◆ EXERCISE AIM
From the listing below, select every line where the word "Write" appears.
◆ ◆ ◆ ◆ ◆ ◆ ◆
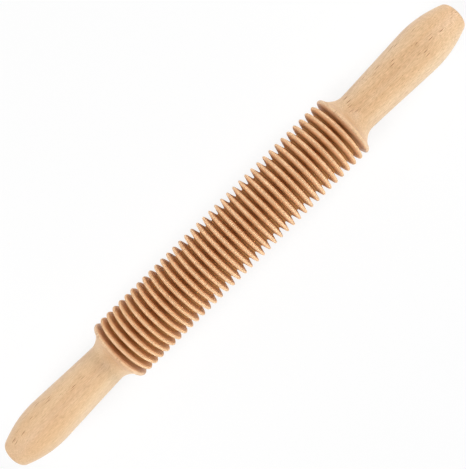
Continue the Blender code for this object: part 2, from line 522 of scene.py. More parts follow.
@dataclass(frozen=True)
class BeechFigure:
    """The figure of turned beech.

    The wood is one block with its fibres along X and the tree's heart below it, so the growth
    layers are wide arcs about a line under the block. The rays are thin sheets that stand
    across the layers: where the surface lies along the layers they show as short dark flecks,
    and where it crosses the layers, as broad flakes that are barely darker.
    """

    heart_depth: float = 0.07
    layer_width: float = 0.0022
    sway: Noise = Noise((0.09, 0.02, 0.02), 1.0)
    sway_depth: float = 0.006
    late_wood_power: float = 3.0
    broad_tone: Noise = Noise((0.05, 0.009, 0.009))
    broad_warm: float = 0.72
    broad_pale: float = 0.28
    streak: Noise = Noise((0.07, 0.0014, 0.0014))
    streak_swing: float = 0.02
    fibre: Noise = Noise((0.0026, 0.00034, 0.00034), 3.0)
    warming: Tint = (1.0, 1.25, 1.6)
    clusters: Noise = Noise((0.03, 0.007, 0.007), 1.0)
    cluster_full: float = 0.56
    cluster_gone: float = 0.40
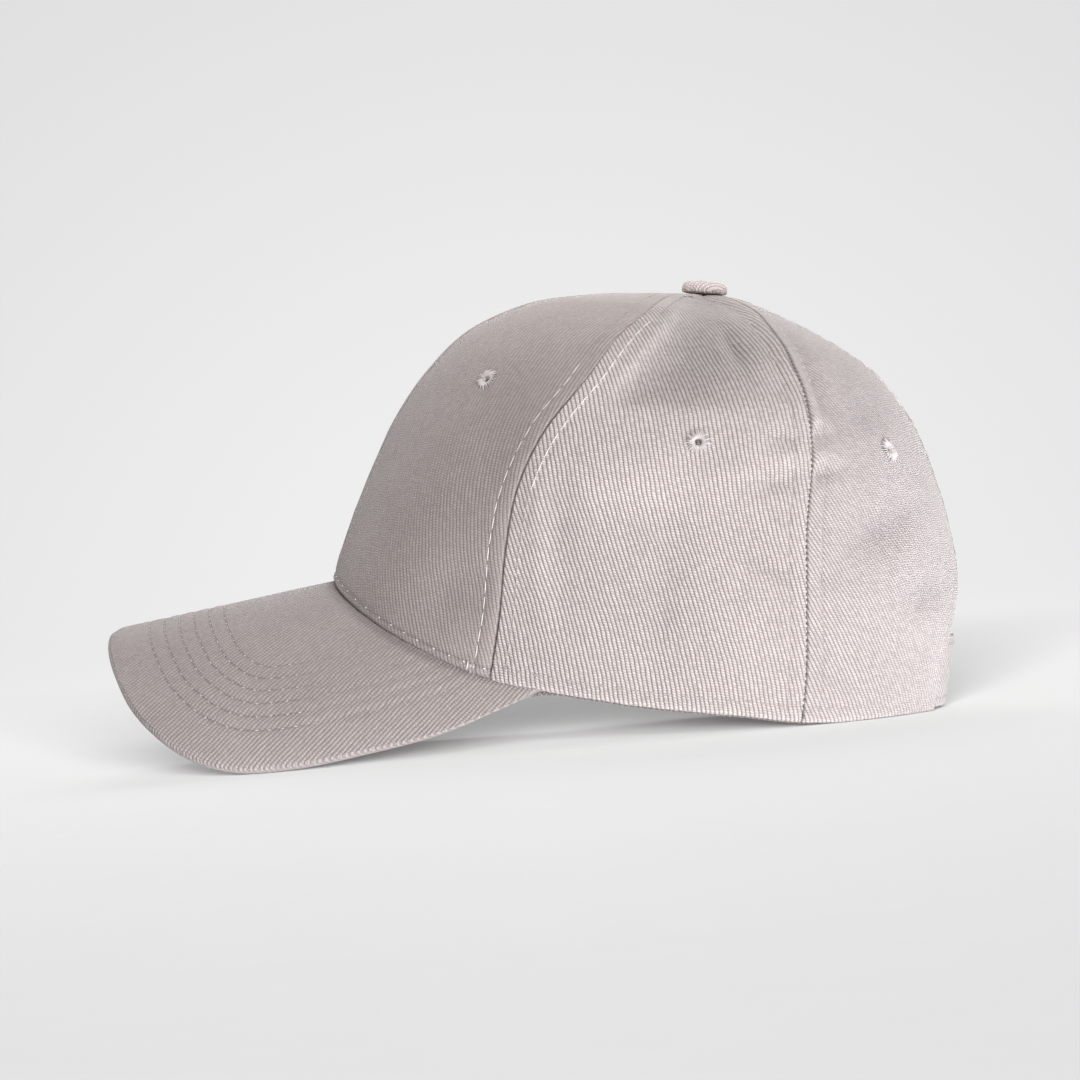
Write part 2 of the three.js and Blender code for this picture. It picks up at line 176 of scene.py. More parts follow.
def from_arch(points):
    """Distance in mm outside the half-moon opening's edge."""
    x, z = points[..., 0] / ARCH_HALF_WIDTH, points[..., 2] / ARCH_HEIGHT
    size = np.maximum(np.hypot(x, z), 1e-6)
    steep = np.hypot(x / ARCH_HALF_WIDTH, z / ARCH_HEIGHT) / size
    return (size - 1) / np.maximum(steep, 1e-6)


def halve(rising, low, high):
    """Where rising functions cross nought, one for each value of low and high."""
    low, high = np.broadcast_arrays(np.asarray(low, float), np.asarray(high, float))
    low, high = low.copy(), high.copy()
    for _ in range(36):
        middle = (low + high) / 2
        below = rising(middle) < 0
        low, high = np.where(below, middle, low), np.where(below, high, middle)
    return (low + high) / 2


def place_at(angle_at, height_at, low=0.0, high=7.0):
    """Place up the sections where the surface reaches a height."""
    def above(place):
        angle = angle_at(place)
        p = crown_point(angle, place)
        return p[..., 2] - height_at(angle, p[..., 0], p[..., 1])
    return halve(above, low, high)


def rear_angle_at(x, height):
    """Angle near the back where the surface, at a height, is so far from the middle."""
    x, height = np.asarray(x, float), np.asarray(height, float)

    def over(angle):
        place = place_at(lambda _: angle, lambda *_: height)
        return x - crown_point(angle, place)[..., 0]
    return halve(over, 120, 180)


print("the crown's top is at", crown_point(0, TOP_SECTION).round(1), "mm")

# %% [markdown]
# ## Camera
#
# The photo looks at the cap's left side with a long lens, from the height of its middle.
# The cap seems turned by about five degrees in the picture, so the camera is rolled by that
# much rather than the cap: the part itself has to stand level on its table.

# %% Camera
CAMERA_DISTANCE = 1.5
CAMERA_HEIGHT = 0.064
FOCAL_LENGTH, SENSOR_WIDTH = 155, 36     # mm
LENS_PLACE = (CAMERA_DISTANCE, CENTRE_Y * MM, CAMERA_HEIGHT)
ROLL = np.radians(4.87)


def add_camera():
    lens = bpy.data.cameras.new("camera")
    lens.lens = FOCAL_LENGTH
    lens.sensor_width = SENSOR_WIDTH
    lens.clip_end = 50
    camera = bpy.data.objects.new("camera", lens)
    scene.collection.objects.link(camera)
    right = Vector((0, np.cos(ROLL), -np.sin(ROLL)))
    up = Vector((0, np.sin(ROLL), np.cos(ROLL)))
    turn = Matrix((right, up, right.cross(up))).transposed()
    camera.matrix_world = Matrix.Translation(LENS_PLACE) @ turn.to_4x4()
    scene.camera = camera
    print("camera at", [round(c, 3) for c in LENS_PLACE])


add_camera()

# %% [markdown]
# ## Small helpers for materials
#
# A procedural material is a chain of nodes. Two short helpers keep the chains readable:
# one adds a node and fills its sockets, one does a sum on sockets or numbers.

# %% Node helpers
def add_node(tree, kind, sockets=None, **settings):
    """A new node with its settings and sockets; a socket's value is a number or a link."""
    node = tree.nodes.new("ShaderNode" + kind)
    for name, value in settings.items():
        setattr(node, name, value)
    for name, value in (sockets or {}).items():
        if isinstance(value, bpy.types.NodeSocket):
            tree.links.new(value, node.inputs[name])
        else:
            node.inputs[name].default_value = value
    return node


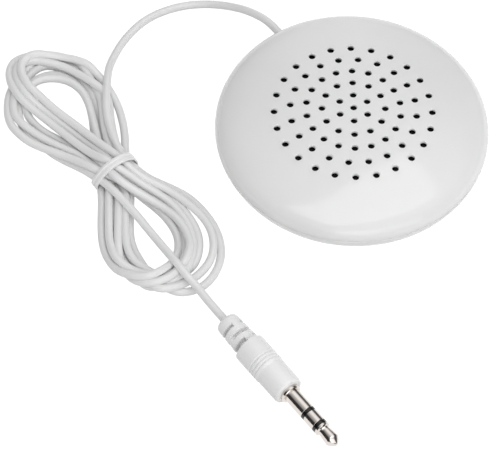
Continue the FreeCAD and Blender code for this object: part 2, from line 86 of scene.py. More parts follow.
def add_node(material, kind, settings=None, **inputs):
    """Adds a node. Settings are its own, and inputs are numbers, colours or sockets to link.

    An input goes by its name, or by its place as _0, _1 and so on.
    """
    tree = material.node_tree
    node = tree.nodes.new(kind)
    for name, value in (settings or {}).items():
        setattr(node, name, value)
    for name, value in inputs.items():
        socket = node.inputs[int(name[1:])] if name[1:].isdigit() else node.inputs[name.replace("_", " ")]
        if isinstance(value, bpy.types.NodeSocket):
            tree.links.new(value, socket)
        else:
            socket.default_value = value
    return node


def new_material(name):
    """A material with an empty node tree."""
    material = bpy.data.materials.new(name)
    material.use_nodes = True
    material.node_tree.nodes.clear()
    return material


def mesh_of(bm, name):
    """The finished bmesh as a mesh."""
    mesh = bpy.data.meshes.new(name)
    bm.to_mesh(mesh)
    bm.free()
    return mesh


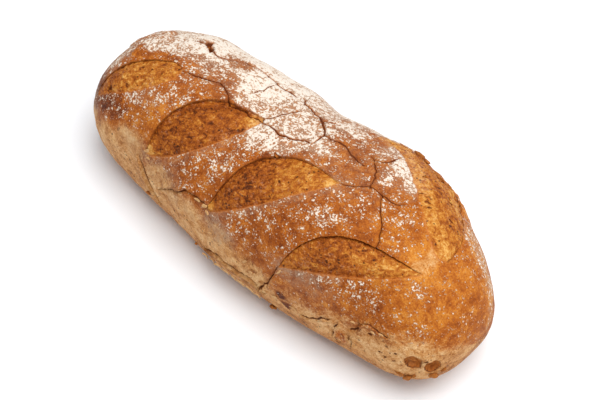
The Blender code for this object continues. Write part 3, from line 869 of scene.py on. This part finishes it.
◆ ◆ ◆ ◆ ◆ ◆ ◆
◆ CORRECT RESULT
Write part 2 of the three.js and Blender code for this picture. It picks up at line 176 of scene.py. More parts follow.
The Blender code for this object continues. Write part 3, from line 869 of scene.py on. This part finishes it.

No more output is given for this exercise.